◆ **WHAT IS ASKED**:
Output the material below in its entirety, exactly as given.

◆ **INFORMATION PROVIDED**:
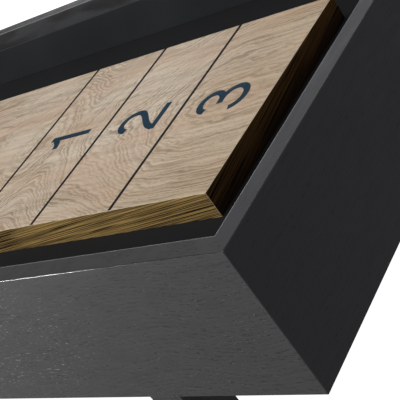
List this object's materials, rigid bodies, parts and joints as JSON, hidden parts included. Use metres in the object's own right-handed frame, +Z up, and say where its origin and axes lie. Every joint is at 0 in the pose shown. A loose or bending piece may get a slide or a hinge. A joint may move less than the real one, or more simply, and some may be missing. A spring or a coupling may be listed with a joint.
{
  "type": "shuffleboard table",
  "caption": "Long narrow table shuffleboard: a mitred wooden cradle with deep gutters round an oak playfield, on post legs with levelling feet.",
  "frame": {"origin": "on the floor under the middle of the table", "axes": "+X along the table, +Y across it from the near side to the far side, +Z up"},
  "size_m": [3.658, 0.772, 0.813],
  "materials": {
    "charcoal_apron": "charcoal paint over open-grained wood, satin",
    "charcoal_liner": "dark charcoal paint, matt",
    "gutter_black": "near-black paint, matt",
    "oak_playing_surface": "pale oak under clear satin lacquer, dark blue printed lines and numbers",
    "oak_side_lipping": "golden brown oak, satin",
    "oak_end_lipping": "dark brown stained oak, satin",
    "glued_hardwood_core": "planed and glued strips",
    "softwood_framing": "planed softwood, bare",
    "charcoal_leg": "charcoal paint over open-grained wood, satin",
    "foot_plastic": "black, moulded",
    "zinc_steel": "bright zinc plating",
    "plated_insert": "yellow zinc plating",
    "screw_steel": "yellow zinc plating",
    "black_steel": "black powder coat"
  },
  "bodies": {
    "table": {"adjuster_brackets": "black_steel", "adjuster_screws": "screw_steel", "angle_bracket_screws": "screw_steel", "angle_brackets": "zinc_steel", "apron_far": "charcoal_apron", "apron_left_end": "charcoal_apron", "apron_near": "charcoal_apron", "apron_right_end": "charcoal_apron", "corner_post_screws": "screw_steel", "corner_posts": "softwood_framing", "cross_member_1": "softwood_framing", "cross_member_2": "softwood_framing", "cross_member_3": "softwood_framing", "cross_member_4": "softwood_framing", "cross_member_5": "softwood_framing", "cross_member_6": "softwood_framing", "end_bearer_left": "softwood_framing", "end_bearer_right": "softwood_framing", "foot_inserts": "plated_insert", "gutter_floor_far": "gutter_black", "gutter_floor_left_end": "gutter_black", "gutter_floor_near": "gutter_black", "gutter_floor_right_end": "gutter_black", "gutter_liner_far": "charcoal_liner", "gutter_liner_left_end": "charcoal_liner", "gutter_liner_near": "charcoal_liner", "gutter_liner_right_end": "charcoal_liner", "ledger_far": "softwood_framing", "ledger_left_end": "softwood_framing", "ledger_near": "softwood_framing", "ledger_right_end": "softwood_framing", "leg_frame_bolts": "zinc_steel", "leg_frame_inserts": "plated_insert", "leg_frame_washers": "zinc_steel", "leg_left_far": "charcoal_leg", "leg_left_near": "charcoal_leg", "leg_right_far": "charcoal_leg", "leg_right_near": "charcoal_leg", "leg_stretcher_left": "charcoal_leg", "leg_stretcher_right": "charcoal_leg", "leg_top_rail_left": "charcoal_leg", "leg_top_rail_right": "charcoal_leg", "playfield_core": "glued_hardwood_core", "playfield_lipping_far": "oak_side_lipping", "playfield_lipping_left_end": "oak_end_lipping", "playfield_lipping_near": "oak_side_lipping", "playfield_lipping_right_end": "oak_end_lipping", "playfield_top_layer": "oak_playing_surface"},
    "foot_pad_left_near": {"foot_pad_left_near": "foot_plastic"},
    "foot_stem_left_near": {"foot_stem_left_near": "zinc_steel"},
    "foot_pad_left_far": {"foot_pad_left_far": "foot_plastic"},
    "foot_stem_left_far": {"foot_stem_left_far": "zinc_steel"},
    "foot_pad_right_near": {"foot_pad_right_near": "foot_plastic"},
    "foot_stem_right_near": {"foot_stem_right_near": "zinc_steel"},
    "foot_pad_right_far": {"foot_pad_right_far": "foot_plastic"},
    "foot_stem_right_far": {"foot_stem_right_far": "zinc_steel"},
    "adjuster_turnbuckle_1": {"adjuster_turnbuckle_1": "zinc_steel"},
    "adjuster_turnbuckle_2": {"adjuster_turnbuckle_2": "zinc_steel"},
    "adjuster_turnbuckle_3": {"adjuster_turnbuckle_3": "zinc_steel"}
  },
  "joints": [
    {"name": "foot_height_left_near", "type": "slide", "parent": "table", "child": "foot_pad_left_near", "axis": [0, 0, 1], "range_m": [0, 0.0145]},
    {"name": "foot_turn_left_near", "type": "hinge", "parent": "foot_pad_left_near", "child": "foot_stem_left_near", "pos_m": [-1.55525, -0.3281, 0.015], "axis": [0, 0, 1], "range_deg": [0, 3480]},
    {"name": "foot_height_left_far", "type": "slide", "parent": "table", "child": "foot_pad_left_far", "axis": [0, 0, 1], "range_m": [0, 0.0145]},
    {"name": "foot_turn_left_far", "type": "hinge", "parent": "foot_pad_left_far", "child": "foot_stem_left_far", "pos_m": [-1.55525, 0.3281, 0.015], "axis": [0, 0, 1], "range_deg": [0, 3480]},
    {"name": "foot_height_right_near", "type": "slide", "parent": "table", "child": "foot_pad_right_near", "axis": [0, 0, 1], "range_m": [0, 0.0145]},
    {"name": "foot_turn_right_near", "type": "hinge", "parent": "foot_pad_right_near", "child": "foot_stem_right_near", "pos_m": [1.55525, -0.3281, 0.015], "axis": [0, 0, 1], "range_deg": [0, 3480]},
    {"name": "foot_height_right_far", "type": "slide", "parent": "table", "child": "foot_pad_right_far", "axis": [0, 0, 1], "range_m": [0, 0.0145]},
    {"name": "foot_turn_right_far", "type": "hinge", "parent": "foot_pad_right_far", "child": "foot_stem_right_far", "pos_m": [1.55525, 0.3281, 0.015], "axis": [0, 0, 1], "range_deg": [0, 3480]},
    {"name": "adjuster_turn_1", "type": "hinge", "parent": "table", "child": "adjuster_turnbuckle_1", "pos_m": [-1.2442, 0, 0.6795], "axis": [0, 1, 0], "range_deg": [-180, 180]},
    {"name": "adjuster_turn_2", "type": "hinge", "parent": "table", "child": "adjuster_turnbuckle_2", "pos_m": [0, 0, 0.6795], "axis": [0, 1, 0], "range_deg": [-180, 180]},
    {"name": "adjuster_turn_3", "type": "hinge", "parent": "table", "child": "adjuster_turnbuckle_3", "pos_m": [1.2442, 0, 0.6795], "axis": [0, 1, 0], "range_deg": [-180, 180]}
  ],
  "couplings": [
    {"joint": "foot_turn_left_near", "follows": "foot_height_left_near", "rad_per_m": 4188.8},
    {"joint": "foot_turn_left_far", "follows": "foot_height_left_far", "rad_per_m": 4188.8},
    {"joint": "foot_turn_right_near", "follows": "foot_height_right_near", "rad_per_m": 4188.8},
    {"joint": "foot_turn_right_far", "follows": "foot_height_right_far", "rad_per_m": 4188.8}
  ]
}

◆ **TASK OUTPUT**:
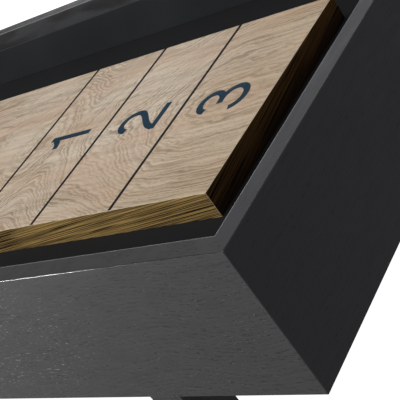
List this object's materials, rigid bodies, parts and joints as JSON, hidden parts included. Use metres in the object's own right-handed frame, +Z up, and say where its origin and axes lie. Every joint is at 0 in the pose shown. A loose or bending piece may get a slide or a hinge. A joint may move less than the real one, or more simply, and some may be missing. A spring or a coupling may be listed with a joint.
{
  "type": "shuffleboard table",
  "caption": "Long narrow table shuffleboard: a mitred wooden cradle with deep gutters round an oak playfield, on post legs with levelling feet.",
  "frame": {"origin": "on the floor under the middle of the table", "axes": "+X along the table, +Y across it from the near side to the far side, +Z up"},
  "size_m": [3.658, 0.772, 0.813],
  "materials": {
    "charcoal_apron": "charcoal paint over open-grained wood, satin",
    "charcoal_liner": "dark charcoal paint, matt",
    "gutter_black": "near-black paint, matt",
    "oak_playing_surface": "pale oak under clear satin lacquer, dark blue printed lines and numbers",
    "oak_side_lipping": "golden brown oak, satin",
    "oak_end_lipping": "dark brown stained oak, satin",
    "glued_hardwood_core": "planed and glued strips",
    "softwood_framing": "planed softwood, bare",
    "charcoal_leg": "charcoal paint over open-grained wood, satin",
    "foot_plastic": "black, moulded",
    "zinc_steel": "bright zinc plating",
    "plated_insert": "yellow zinc plating",
    "screw_steel": "yellow zinc plating",
    "black_steel": "black powder coat"
  },
  "bodies": {
    "table": {"adjuster_brackets": "black_steel", "adjuster_screws": "screw_steel", "angle_bracket_screws": "screw_steel", "angle_brackets": "zinc_steel", "apron_far": "charcoal_apron", "apron_left_end": "charcoal_apron", "apron_near": "charcoal_apron", "apron_right_end": "charcoal_apron", "corner_post_screws": "screw_steel", "corner_posts": "softwood_framing", "cross_member_1": "softwood_framing", "cross_member_2": "softwood_framing", "cross_member_3": "softwood_framing", "cross_member_4": "softwood_framing", "cross_member_5": "softwood_framing", "cross_member_6": "softwood_framing", "end_bearer_left": "softwood_framing", "end_bearer_right": "softwood_framing", "foot_inserts": "plated_insert", "gutter_floor_far": "gutter_black", "gutter_floor_left_end": "gutter_black", "gutter_floor_near": "gutter_black", "gutter_floor_right_end": "gutter_black", "gutter_liner_far": "charcoal_liner", "gutter_liner_left_end": "charcoal_liner", "gutter_liner_near": "charcoal_liner", "gutter_liner_right_end": "charcoal_liner", "ledger_far": "softwood_framing", "ledger_left_end": "softwood_framing", "ledger_near": "softwood_framing", "ledger_right_end": "softwood_framing", "leg_frame_bolts": "zinc_steel", "leg_frame_inserts": "plated_insert", "leg_frame_washers": "zinc_steel", "leg_left_far": "charcoal_leg", "leg_left_near": "charcoal_leg", "leg_right_far": "charcoal_leg", "leg_right_near": "charcoal_leg", "leg_stretcher_left": "charcoal_leg", "leg_stretcher_right": "charcoal_leg", "leg_top_rail_left": "charcoal_leg", "leg_top_rail_right": "charcoal_leg", "playfield_core": "glued_hardwood_core", "playfield_lipping_far": "oak_side_lipping", "playfield_lipping_left_end": "oak_end_lipping", "playfield_lipping_near": "oak_side_lipping", "playfield_lipping_right_end": "oak_end_lipping", "playfield_top_layer": "oak_playing_surface"},
    "foot_pad_left_near": {"foot_pad_left_near": "foot_plastic"},
    "foot_stem_left_near": {"foot_stem_left_near": "zinc_steel"},
    "foot_pad_left_far": {"foot_pad_left_far": "foot_plastic"},
    "foot_stem_left_far": {"foot_stem_left_far": "zinc_steel"},
    "foot_pad_right_near": {"foot_pad_right_near": "foot_plastic"},
    "foot_stem_right_near": {"foot_stem_right_near": "zinc_steel"},
    "foot_pad_right_far": {"foot_pad_right_far": "foot_plastic"},
    "foot_stem_right_far": {"foot_stem_right_far": "zinc_steel"},
    "adjuster_turnbuckle_1": {"adjuster_turnbuckle_1": "zinc_steel"},
    "adjuster_turnbuckle_2": {"adjuster_turnbuckle_2": "zinc_steel"},
    "adjuster_turnbuckle_3": {"adjuster_turnbuckle_3": "zinc_steel"}
  },
  "joints": [
    {"name": "foot_height_left_near", "type": "slide", "parent": "table", "child": "foot_pad_left_near", "axis": [0, 0, 1], "range_m": [0, 0.0145]},
    {"name": "foot_turn_left_near", "type": "hinge", "parent": "foot_pad_left_near", "child": "foot_stem_left_near", "pos_m": [-1.55525, -0.3281, 0.015], "axis": [0, 0, 1], "range_deg": [0, 3480]},
    {"name": "foot_height_left_far", "type": "slide", "parent": "table", "child": "foot_pad_left_far", "axis": [0, 0, 1], "range_m": [0, 0.0145]},
    {"name": "foot_turn_left_far", "type": "hinge", "parent": "foot_pad_left_far", "child": "foot_stem_left_far", "pos_m": [-1.55525, 0.3281, 0.015], "axis": [0, 0, 1], "range_deg": [0, 3480]},
    {"name": "foot_height_right_near", "type": "slide", "parent": "table", "child": "foot_pad_right_near", "axis": [0, 0, 1], "range_m": [0, 0.0145]},
    {"name": "foot_turn_right_near", "type": "hinge", "parent": "foot_pad_right_near", "child": "foot_stem_right_near", "pos_m": [1.55525, -0.3281, 0.015], "axis": [0, 0, 1], "range_deg": [0, 3480]},
    {"name": "foot_height_right_far", "type": "slide", "parent": "table", "child": "foot_pad_right_far", "axis": [0, 0, 1], "range_m": [0, 0.0145]},
    {"name": "foot_turn_right_far", "type": "hinge", "parent": "foot_pad_right_far", "child": "foot_stem_right_far", "pos_m": [1.55525, 0.3281, 0.015], "axis": [0, 0, 1], "range_deg": [0, 3480]},
    {"name": "adjuster_turn_1", "type": "hinge", "parent": "table", "child": "adjuster_turnbuckle_1", "pos_m": [-1.2442, 0, 0.6795], "axis": [0, 1, 0], "range_deg": [-180, 180]},
    {"name": "adjuster_turn_2", "type": "hinge", "parent": "table", "child": "adjuster_turnbuckle_2", "pos_m": [0, 0, 0.6795], "axis": [0, 1, 0], "range_deg": [-180, 180]},
    {"name": "adjuster_turn_3", "type": "hinge", "parent": "table", "child": "adjuster_turnbuckle_3", "pos_m": [1.2442, 0, 0.6795], "axis": [0, 1, 0], "range_deg": [-180, 180]}
  ],
  "couplings": [
    {"joint": "foot_turn_left_near", "follows": "foot_height_left_near", "rad_per_m": 4188.8},
    {"joint": "foot_turn_left_far", "follows": "foot_height_left_far", "rad_per_m": 4188.8},
    {"joint": "foot_turn_right_near", "follows": "foot_height_right_near", "rad_per_m": 4188.8},
    {"joint": "foot_turn_right_far", "follows": "foot_height_right_far", "rad_per_m": 4188.8}
  ]
}